__Supplied material__
###
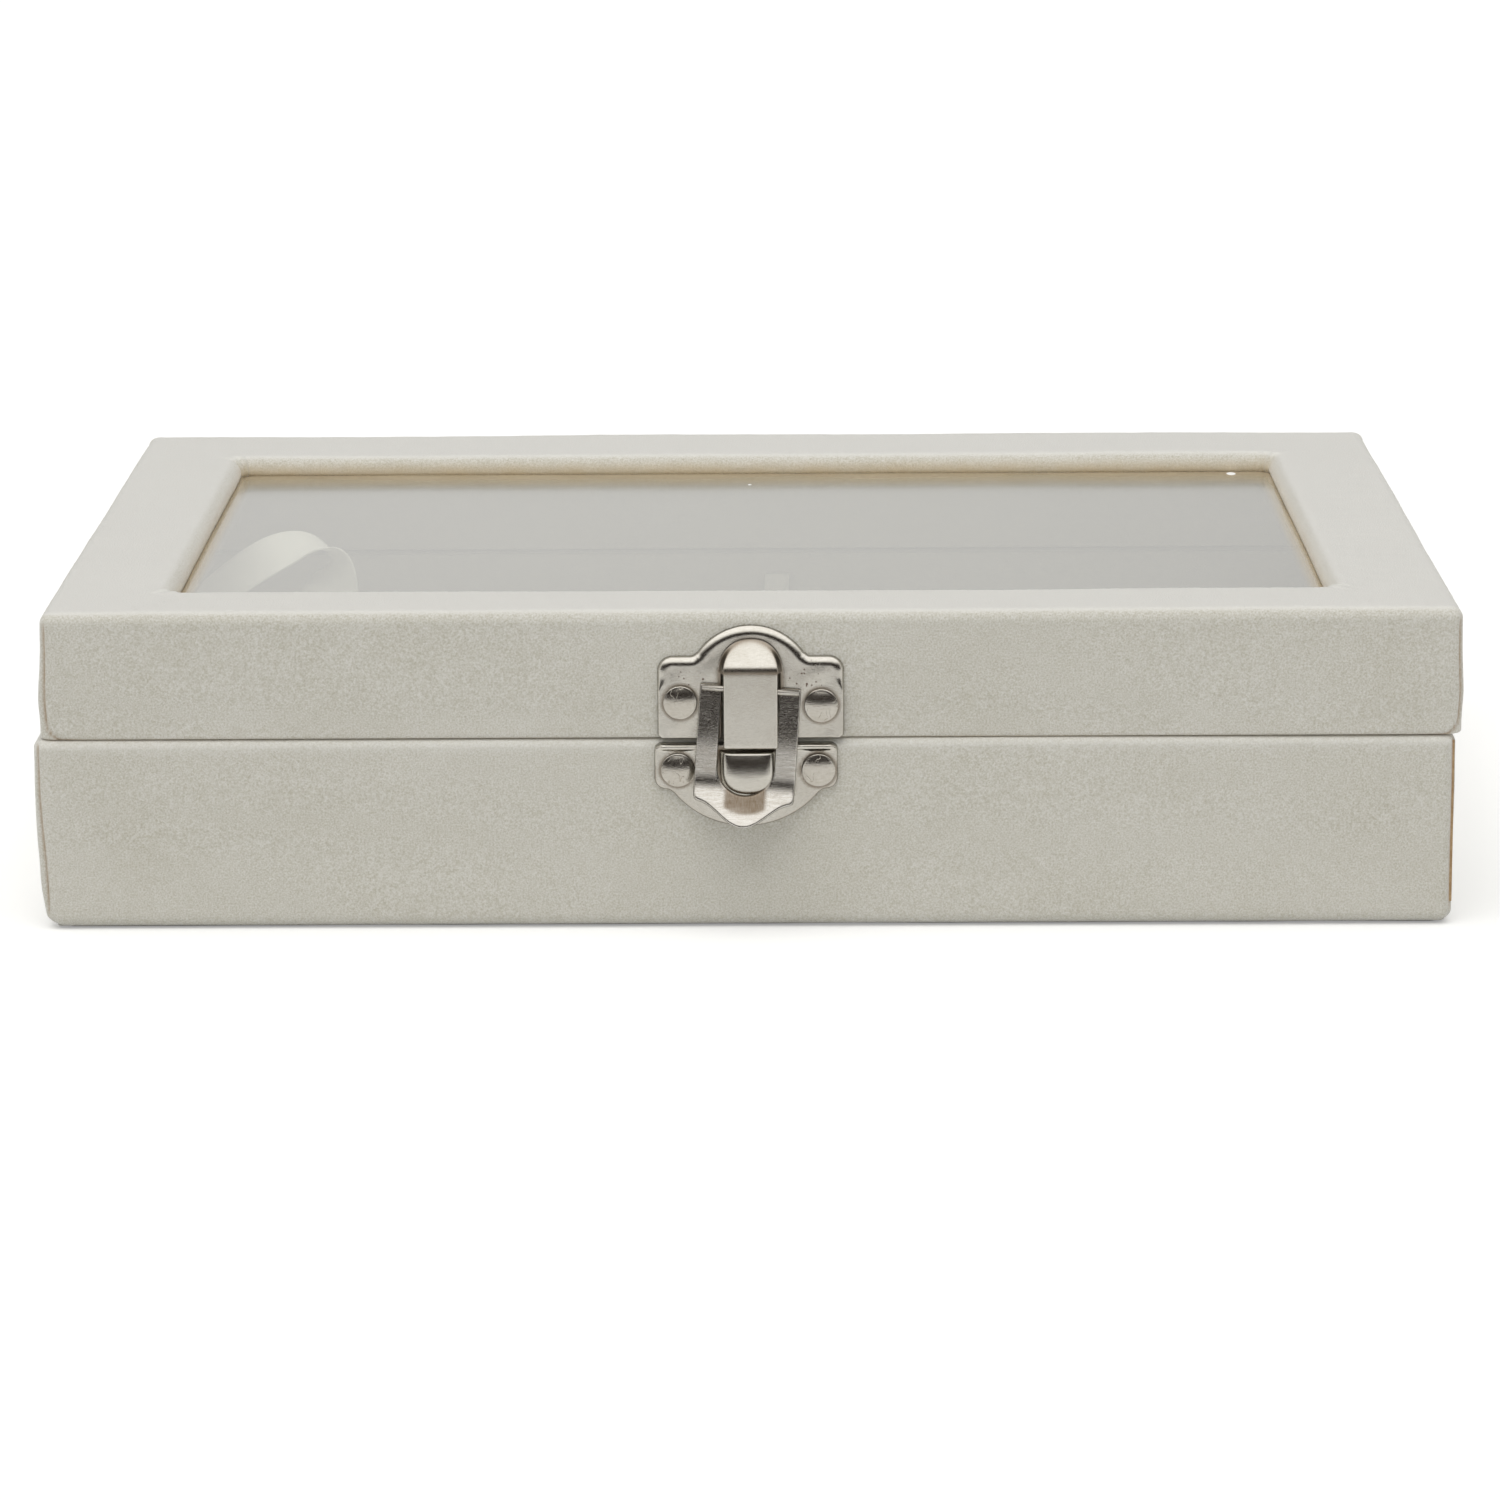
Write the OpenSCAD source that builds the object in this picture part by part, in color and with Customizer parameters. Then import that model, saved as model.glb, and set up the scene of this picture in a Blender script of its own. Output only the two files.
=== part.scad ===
// Ring display box: a velvet-covered base and a hinged lid with a glass window.
// Origin at the centre of the underside, X to the right, -Y towards the latch, Z up.

/* [Box] */
// Width of the shut box from side to side
box_w = 200; // [170:1:240]
// Depth of the shut box from front to back
box_d = 150; // [140:1:180]
// Height of the base with its covering
base_h = 27.4; // [25:0.1:36]
// Height of the lid with its covering
lid_h = 18; // [17.5:0.1:24]
// Gap between the base and the shut lid
lid_gap = 0.4; // [0.3:0.1:0.8]

/* [Boards and coverings] */
// Thickness of the wall boards
wall_t = 6.5; // [5.5:0.1:8]
// Thickness of the floor board
floor_t = 2.5; // [2:0.1:4]
// Thickness of the rails of the lid's top frame
rail_t = 2.2; // [1.8:0.1:3]
// Thickness of the velvet with its glue
velvet_t = 0.8; // [0.6:0.1:1]
// Thickness of the lining strips
lining_t = 0.8; // [0.5:0.1:1.2]
// Thickness of the felt under the floor
felt_t = 0.8; // [0.5:0.1:1.5]
// How far the felt stays back from the sides
felt_margin = 2; // [1:0.5:8]
// Rounding of the upright corners
corner_r = 2; // [1.9:0.1:3]
// Rounding of the lid's upper edges
lid_edge_r = 1.8; // [1.2:0.1:1.8]
// Rounding of the edges of the base and of the lid's rim
rim_edge_r = 1.1; // [0.9:0.1:1.4]

/* [Window] */
// Width of the window's side rails
rail_side = 17; // [12:0.5:24]
// Width of the window's front rail
rail_front = 17.2; // [12:0.1:24]
// Width of the window's rear rail
rail_rear = 22.1; // [14:0.1:28]
// Rounding of the velvet where it rolls into the window
window_edge_r = 2.5; // [1.5:0.1:2.8]
// Rounding of the window's corners at the glass
window_corner_r = 1; // [0.5:0.1:3]
// Thickness of the glass pane
glass_t = 1.4; // [1:0.1:2]
// Play of the pane between the lid's walls
glass_play = 0.3; // [0.2:0.05:0.8]

/* [Ring insert] */
// Thickness of the insert's board
insert_t = 1.2; // [0.8:0.1:2]
// Play of the insert between the lined walls
insert_play = 0.4; // [0.2:0.1:1]
// Free height from the rolls up to the rim of the base
ring_headroom = 9.4; // [9:0.1:12]
// Gap between two rolls, where a ring's band sits
ring_slot = 0.5; // [0.4:0.1:1.5]
// Gap between the rolls' ends and the lined walls
roll_end_gap = 1; // [0.8:0.1:2]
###
__What you should do__
Without changing anything, quote the lines from the top of the data to the line that contains "lid_gap = 0.4; // [0.3:0.1:0.8]", including that line.

__Solution to the exercise__
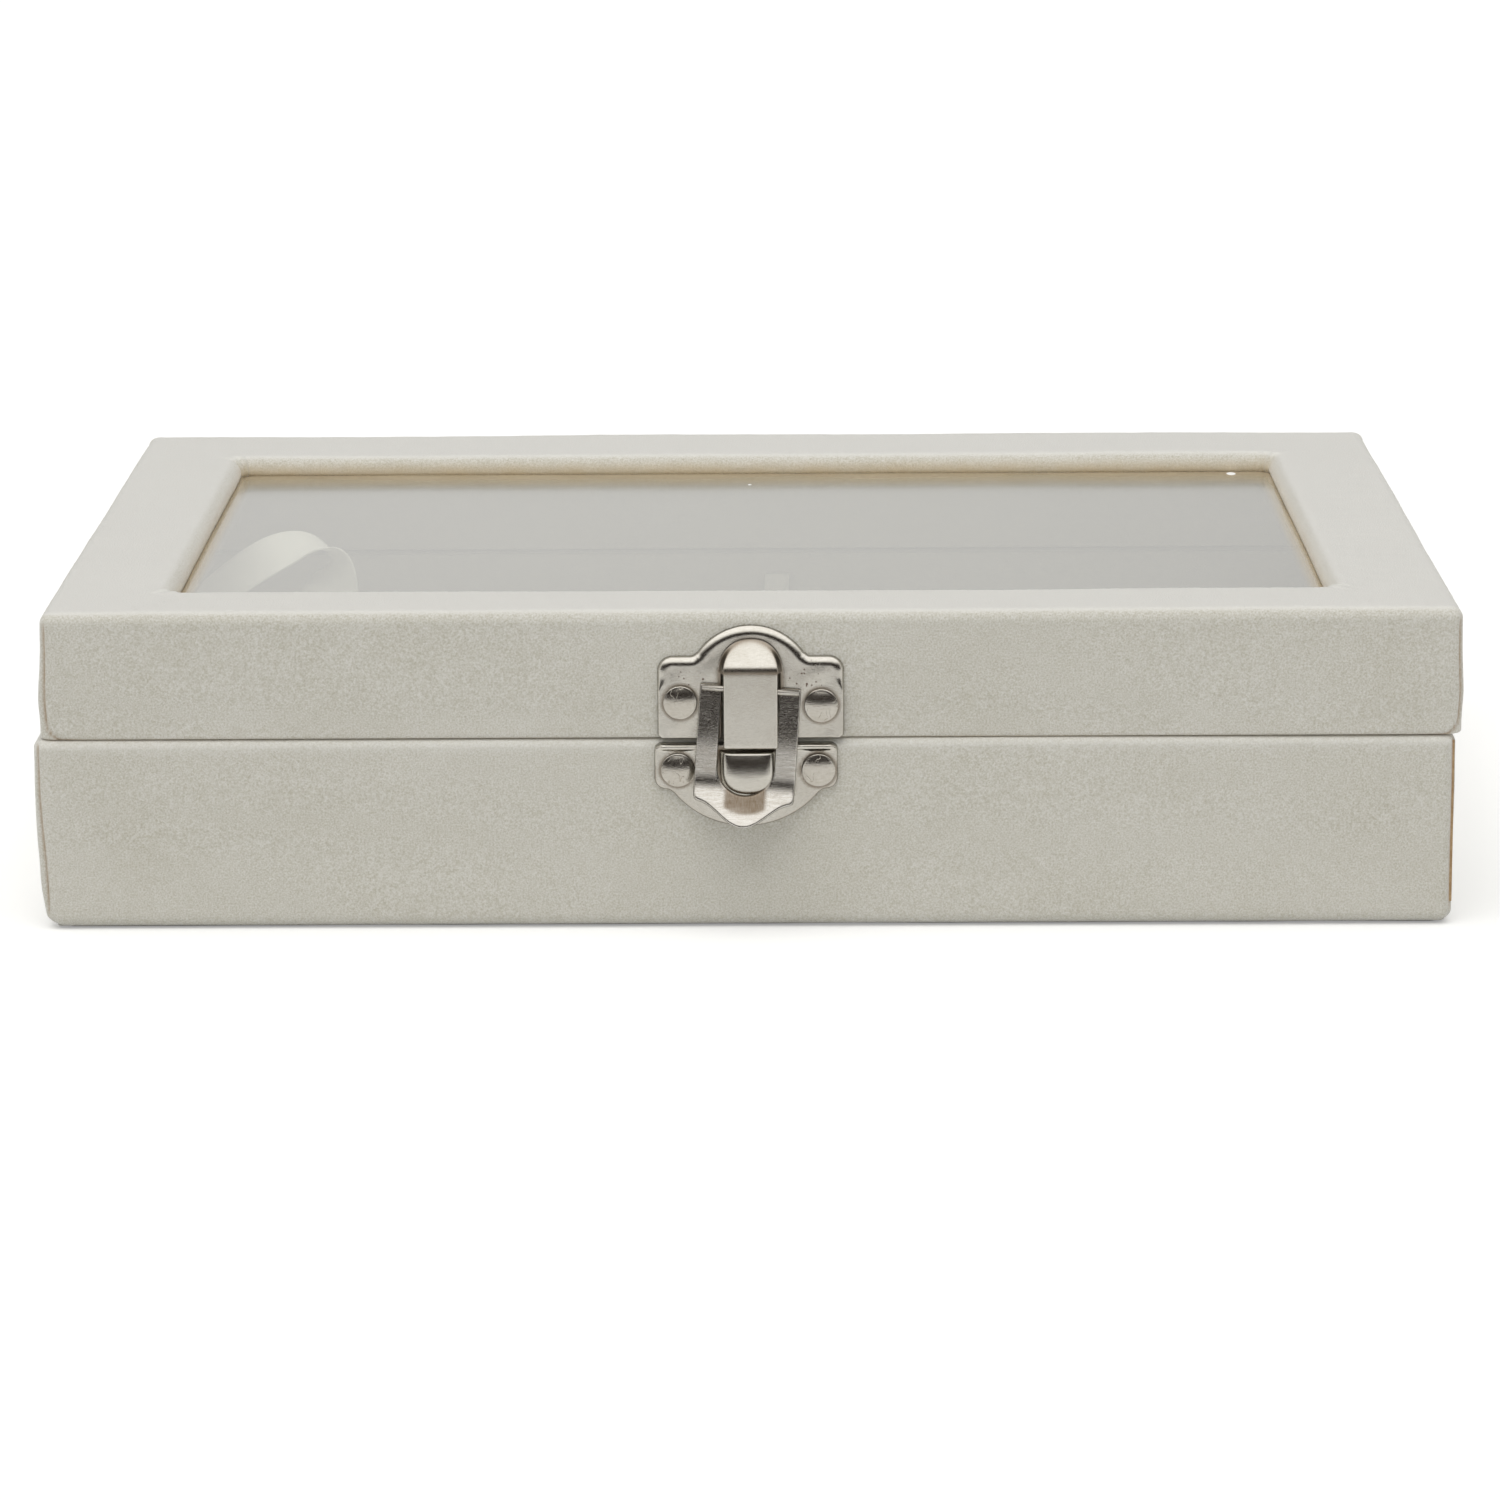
Write the OpenSCAD source that builds the object in this picture part by part, in color and with Customizer parameters. Then import that model, saved as model.glb, and set up the scene of this picture in a Blender script of its own. Output only the two files.
=== part.scad ===
// Ring display box: a velvet-covered base and a hinged lid with a glass window.
// Origin at the centre of the underside, X to the right, -Y towards the latch, Z up.

/* [Box] */
// Width of the shut box from side to side
box_w = 200; // [170:1:240]
// Depth of the shut box from front to back
box_d = 150; // [140:1:180]
// Height of the base with its covering
base_h = 27.4; // [25:0.1:36]
// Height of the lid with its covering
lid_h = 18; // [17.5:0.1:24]
// Gap between the base and the shut lid
lid_gap = 0.4; // [0.3:0.1:0.8]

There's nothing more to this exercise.